What needs to be done: Repeat exactly the lines from the start of the material below up to and including the "for a laptop." line.

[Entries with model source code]
==========

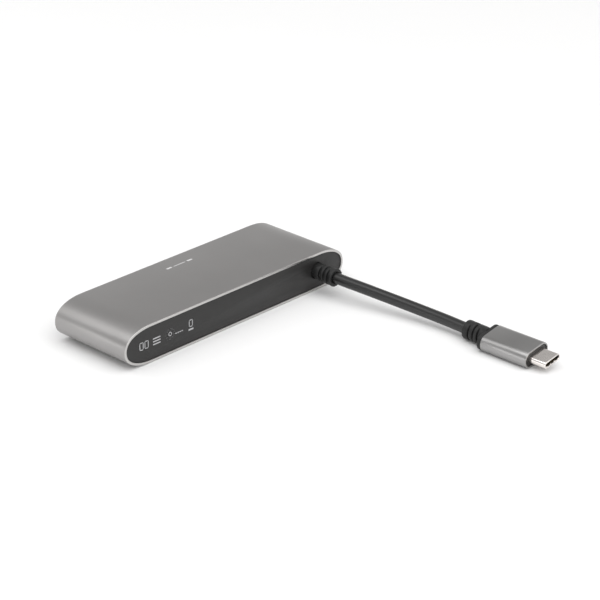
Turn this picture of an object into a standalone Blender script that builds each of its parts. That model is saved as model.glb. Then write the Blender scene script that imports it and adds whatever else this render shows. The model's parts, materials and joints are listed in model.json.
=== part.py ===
"""Pocket docking station for a laptop.

An aluminium sleeve with rounded ends is closed along each long side by a dark panel. Inside it a
plastic tray carries the circuit board with a memory-card socket, two type-A sockets and a video
socket, which open through the +Y panel. A short captive cable leaves through the -Y panel and
ends in a small reversible plug. Units are metres, +Z is up, and the origin is the middle of the
box's underside. The whole object rests on z = 0.
"""
import math

import bmesh
import bpy
from mathutils import Vector

MM = 0.001

# the box
LENGTH = 106.6 * MM
WIDTH = 35.4 * MM
HEIGHT = 14.3 * MM
MIDDLE = HEIGHT / 2
END_RUN = 12.8 * MM            # how far each rounded end reaches in from the tip
END_POWER = 2.25               # 2 is an ellipse, more is squarer
WALL = 0.92 * MM
RIM_CHAMFER = 0.18 * MM
FIT_GAP = 0.15 * MM            # between pieces that fit into one another
PANEL_THICK = 1.2 * MM
PANEL_RECESS = 0.3 * MM
PANEL_FRONT = WIDTH / 2 - PANEL_RECESS
PANEL_BACK = PANEL_FRONT - PANEL_THICK
TAB_PLACES = (-24.0 * MM, 24.0 * MM)
TAB_WIDTH = 6.0 * MM
TAB_REACH = 1.6 * MM
TAB_THICK = 0.8 * MM

# tray and board
CLEARANCE = 0.3 * MM           # between pieces that lie against each other
BURIED = 1.0 * MM              # how far a cutter or a joined block runs past a face
TRAY_BOTTOM = 1.3 * MM
TRAY_FLOOR = 0.9 * MM
TRAY_LENGTH = 89.0 * MM
TRAY_WIDTH = 30.5 * MM
TRAY_RIBS = (-40.0 * MM, -20.0 * MM)
RIB_LENGTH = 24.0 * MM
RIB_THICK = 1.0 * MM
BOARD_BOTTOM = 4.5 * MM
BOARD_THICK = 1.0 * MM
BOARD_TOP = BOARD_BOTTOM + BOARD_THICK
BOARD_LOW = (-48.5 * MM, -14.3 * MM)
BOARD_HIGH = (48.0 * MM, 15.45 * MM)
PART_GAP = 0.1 * MM            # solder height, from the board to the parts on it
CHIP_TALL = 0.9 * MM
CHIP_EDGE = 0.08 * MM
CAN_TOP = BOARD_TOP + 2.6 * MM
CAN_SHEET = 0.2 * MM
POST_RADIUS = 1.5 * MM
POST_TOP = BOARD_BOTTOM - CLEARANCE
PILOT_RADIUS = 0.75 * MM
PILOT_DEPTH = 1.3 * MM
SCREW_PLACES = (
    (-9.0 * MM, -12.0 * MM),
    (22.0 * MM, 9.0 * MM),
    (41.3 * MM, 9.0 * MM),
    (33.2 * MM, -12.0 * MM),
)
SCREW_SHANK = 0.6 * MM
SCREW_LENGTH = 2.2 * MM
SCREW_HEAD = 1.35 * MM
SCREW_HEAD_TALL = 0.75 * MM
SCREW_HOLE = 0.95 * MM
CROSS_SLOT = (1.5 * MM, 0.26 * MM)

# sockets on the +Y side, all centred on the box's mid height
SOCKET_FRONT = PANEL_FRONT - 0.25 * MM
SHEET = 0.3 * MM
TYPE_A_CENTRES = (-3.5 * MM, 13.5 * MM)
TYPE_A_OPENING = (12.5 * MM, 5.12 * MM)
TYPE_A_DEPTH = 14.3 * MM
TYPE_A_TONGUE = (11.1 * MM, 1.84 * MM)
TYPE_A_BLOCK = 3.2 * MM        # thickness of the plastic block at the back
TYPE_A_CONTACTS = (-3.5 * MM, -1.0 * MM, 1.0 * MM, 3.5 * MM)
TYPE_A_STRIP = (1.0 * MM, 0.2 * MM)
TYPE_A_SET_BACK = 0.5 * MM
VIDEO_CENTRE = 31.5 * MM
VIDEO_OPENING = (14.0 * MM, 4.55 * MM)
VIDEO_DEPTH = 11.8 * MM
VIDEO_TONGUE = (11.2 * MM, 1.5 * MM)
VIDEO_DROP = 0.45 * MM         # the tongue's underside below the socket's middle
VIDEO_BLOCK = 3.0 * MM
VIDEO_STRIP = (0.4 * MM, 0.16 * MM)
VIDEO_PITCH = 1.0 * MM
VIDEO_SET_BACK = 0.8 * MM
SHELL_GAP = 0.12 * MM          # from a socket's metal shell to the plastic in it
COMB_BAR = 0.7 * MM            # the strip that joins the contacts at their root
COMB_GAP = 0.05 * MM           # from a contact to the plastic it lies along
SHELL_CORNER = 0.6 * MM
PANEL_CLEARANCE = 0.2 * MM     # from a socket to the edge of its opening

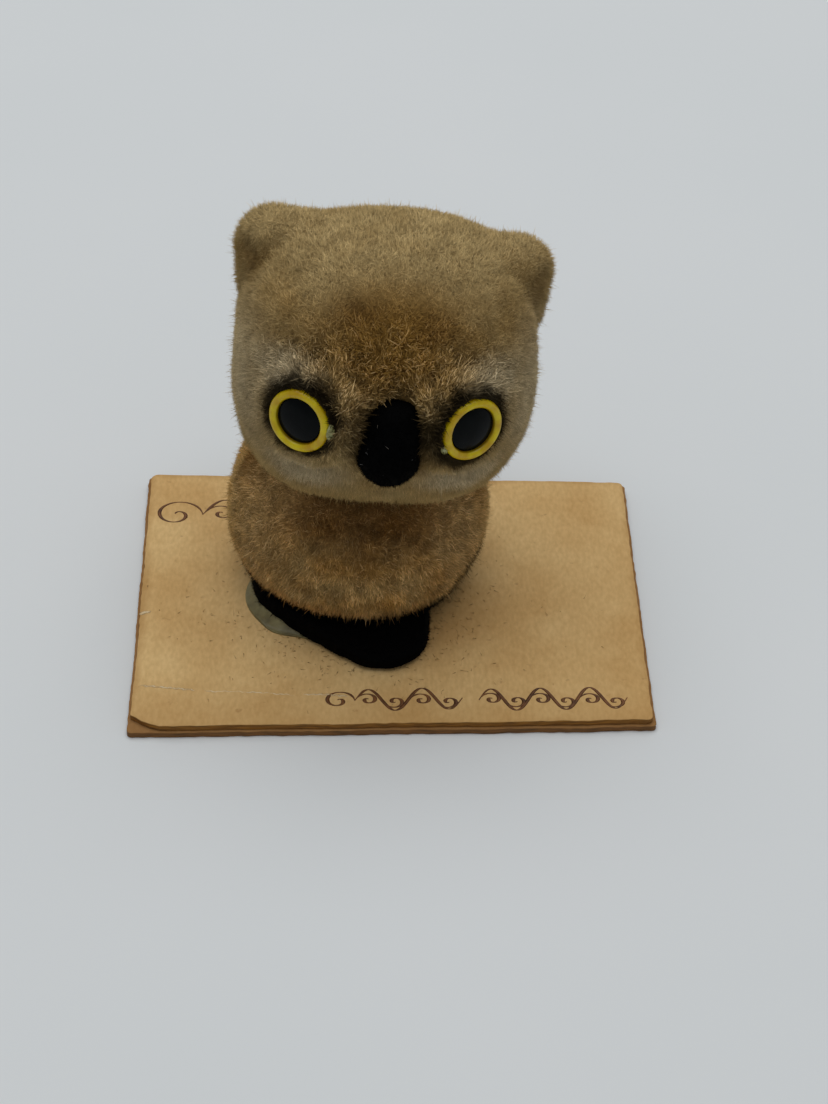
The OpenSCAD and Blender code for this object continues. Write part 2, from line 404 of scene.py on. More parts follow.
def head_reach(rays):
    """The head without its ears: |x / a|^p + (radius about x / b)^p = 1, solved along each ray."""
    across = np.abs(rays[..., 0]) / (HEAD_HALF - PILE)
    about = np.hypot(rays[..., 1], rays[..., 2]) / (HEAD_R - PILE)
    return (across ** HEAD_POWER + about ** HEAD_POWER) ** (-1 / HEAD_POWER)


print("head centre:", HEAD_AT.round(2), "body base:", BODY_AT.round(2))

# %% [markdown]
# An eye sits in a seat that turns outwards by 30 degrees and up by 6. Its frame is an origin on
# the head and an outward axis. The coat is pressed in under each rim, as it is where the eye was
# pushed into wet cement.

# %% Frames of the eyes
EYE_R, PUPIL_R = 3.12, 2.26
SPLAY, RISE = math.radians(30), math.radians(6)


def eye_frame(side, name):
    """The eye's origin, its level axis, its upright axis and its outward axis."""
    out = np.array([side * math.sin(SPLAY) * math.cos(RISE), -math.cos(SPLAY) * math.cos(RISE),
                    math.sin(RISE)])
    across = np.array([math.cos(SPLAY), side * math.sin(SPLAY), 0])
    out, across = out @ HEAD_TURN.T, across @ HEAD_TURN.T
    return node_middle(name) - 0.5 * out, across, np.cross(out, across), out


EYES = {LEFT: eye_frame(LEFT, "pupil_left"), RIGHT: eye_frame(RIGHT, "pupil_right")}


def eye_places(points, side):
    """Points in an eye's frame: level, upright and outward distances."""
    origin, across, upright, out = EYES[side]
    return np.stack([(points - origin) @ across, (points - origin) @ upright,
                     (points - origin) @ out], -1)


# %% [markdown]
# The head's coat is one surface, because head and ears were flocked together. Along every ray from
# the head's centre it lies where the head or an ear reaches furthest, with the joint softened as
# glue and pile soften it. Then it is dented at the ears' hollows and the eyes' seats, and a fine
# noise makes the lumps of a hand-shaken coat.

# %% Coat of the head
EARS = {LEFT: chain((-11.1, 3.7, 9.8, 3.4), (-11.7, 3.2, 6.4, 2.5), (-8, 3.7, 9.3, 3.5)),
        RIGHT: chain((11.9, 2.7, 8.6, 3.4), (12.3, 2.4, 4.8, 2.5), (9, 2.8, 8.3, 3.5))}
EAR_CUP = {LEFT: np.array([-15.5, 0.4, 10.4]), RIGHT: np.array([16.3, -0.6, 9.2])}
CUP_R = 2.75
COLLAR_HIGH, COLLAR_SLOPE = 0.62, 0.5    # how far the coat stands up round an eye, and its fall per mm
NOSE = chain((0.35, -13.9, -1.2, 2.85), (0.8, -13.3, 1.9, 2.55))

def lumps(places, seed):
    """Unevenness of a hand-shaken coat: a fine noise and a slow one, kept between -0.24 and 0.3."""
    return np.clip(0.14 * noise(places, 1.5, seed) + 0.22 * noise(places, 3.8, seed + 1), -0.24, 0.3)


rays = all_round(170, 280)
far = head_reach(rays)
bare_head = far
for side in (LEFT, RIGHT):
    ear = np.max([reach(rays, b[:3], b[3]) for b in EARS[side]], axis=0)
    far = joined(far, ear, 1.2)
for side in (LEFT, RIGHT):
    along = rays @ EAR_CUP[side]
    room = along ** 2 - EAR_CUP[side] @ EAR_CUP[side] + CUP_R ** 2
    near = along - np.sqrt(np.maximum(room, 0))
    far = np.where((room > 0) & (along > 0), -joined(-far, -near, 0.8), far)
places = rays * far[..., None]
far = far + lumps(places, 11) * (1 - 0.75 * step(far - bare_head, 0.0, 0.5))
places = from_head(rays * far[..., None])
for side in (LEFT, RIGHT):
    seen = eye_places(places, side)
    away = np.hypot(seen[..., 0], seen[..., 1])
    near = 1 - step(away, EYE_R - 0.25, EYE_R + 0.02)
    collar = np.maximum(COLLAR_HIGH - COLLAR_SLOPE * (away - EYE_R) - seen[..., 2], 0)
    collar = collar * (1 - step(away, 4.4, 5.6))
    rise_by = (1 - near) * collar - near * np.maximum(seen[..., 2] + 1.0, 0)
    places = places + np.where(seen[..., 2] > -4, rise_by, 0)[..., None] * EYES[side][3]
head_grid = places
print("coat of the head:", head_grid.shape, "reach (mm):", far.min().round(2), far.max().round(2))

# %% [markdown]
# The airbrush worked in soft-edged fields: a warm tan all over, brown over the forehead with two
# darker patches, pale grey brows and cheeks, pale temples that are partly painted rim light, brown
# round the nose, and black in the eye sockets and the ears' hollows. Each field is a smooth
# function of the place on the head.

# %% Colours of the head's coat
TAN, BROWN, DEEP, PALE, SOOT = (linear(c) for c in ("#e6c88c", "#b98c42", "#7d5420", "#f4dfb4", "#0c0806"))


def spot(places, centre, radii, soft=1.0):
    """1 at the middle of an egg-shaped spot, 0 outside it: 1 - step of the scaled distance."""
    away = np.linalg.norm((places - np.array(centre)) / np.array(radii), axis=-1)
    return 1 - step(away, 1 - soft, 1.0)


def socket(points, side):
    """How black the socket is: from the rim out to a width that is greater above and inside."""
    across, upright, out = np.moveaxis(eye_places(points, side), -1, 0)
    away = np.hypot(across, upright)
    turn = np.arctan2(upright, -side * across)
    reach_out = 1.0 + 0.5 * np.cos(turn - (1.5 if side == LEFT else 0.3))
    ragged = away + 0.45 * noise(points, 0.9, 21)
    return (1 - step(ragged - EYE_R, 0.4 * reach_out, 1.5 * reach_out)) * (out > -6)


TOP_FIELDS = (    # colour, strength, middle, radii, softness
    (BROWN, 0.95, (0, -10.5, 8.6), (10.5, 9, 8.8), 0.8),
    (DEEP, 0.55, (-3.2, -8.6, 10.6), (3.6, 3, 2.6), 1.0),
    (DEEP, 0.45, (3.6, -9.4, 9.6), (3.4, 3, 2.4), 1.0))
PALE_AND_RIM_LIT_FIELDS = (    # strength, middle on the right side, radii, softness
    (0.9, (9.8, -10.8, 5.4), (5.4, 6, 3.0), 0.8),
    (0.95, (7.6, -12.0, -4.8), (6.4, 5, 3.6), 0.8),
    # The temple field stands partly for painted rim light at the head's silhouette.
    (0.95, (13.5, -5, 1), (6.5, 12, 10), 0.9))
NOSE_FIELDS = (
    (DEEP, 0.7, (0.4, -14, -0.4), (4.8, 6, 5.2), 0.6),
    (SOOT, 0.85, (-2.6, -13.2, 0.2), (2.4, 4, 4.2), 1.0),
    (SOOT, 0.85, (3.4, -13.2, 0.2), (2.2, 4, 4.0), 1.0),
    (SOOT, 0.95, (-1.6, -13.4, 2.1), (1.7, 4, 2.4), 0.7),
    (SOOT, 0.95, (3.1, -13.4, 2.0), (1.6, 4, 2.4), 0.7),
    (SOOT, 0.6, (0.7, -13.5, 4.3), (2.6, 4, 1.6), 1.0))


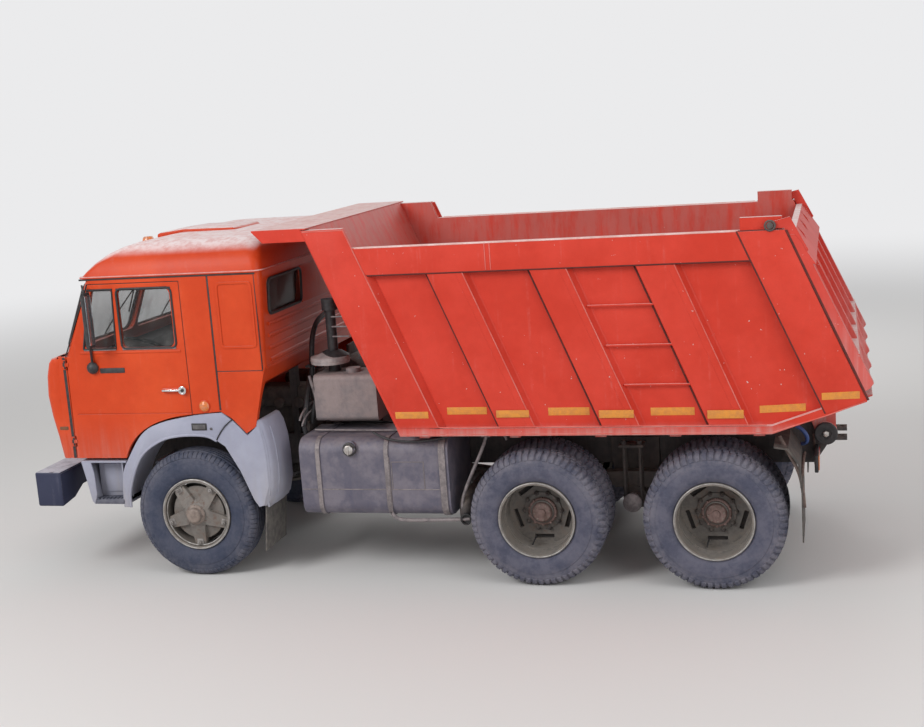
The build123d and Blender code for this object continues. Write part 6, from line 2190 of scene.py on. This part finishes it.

==========

Answer to the problem:
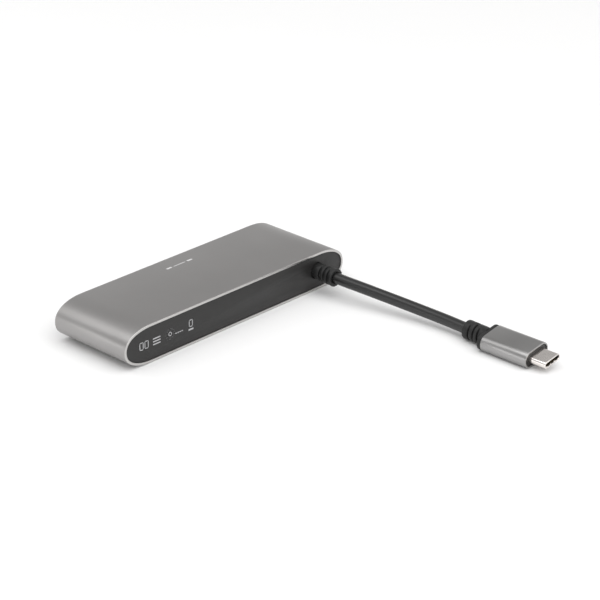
Turn this picture of an object into a standalone Blender script that builds each of its parts. That model is saved as model.glb. Then write the Blender scene script that imports it and adds whatever else this render shows. The model's parts, materials and joints are listed in model.json.
=== part.py ===
"""Pocket docking station for a laptop.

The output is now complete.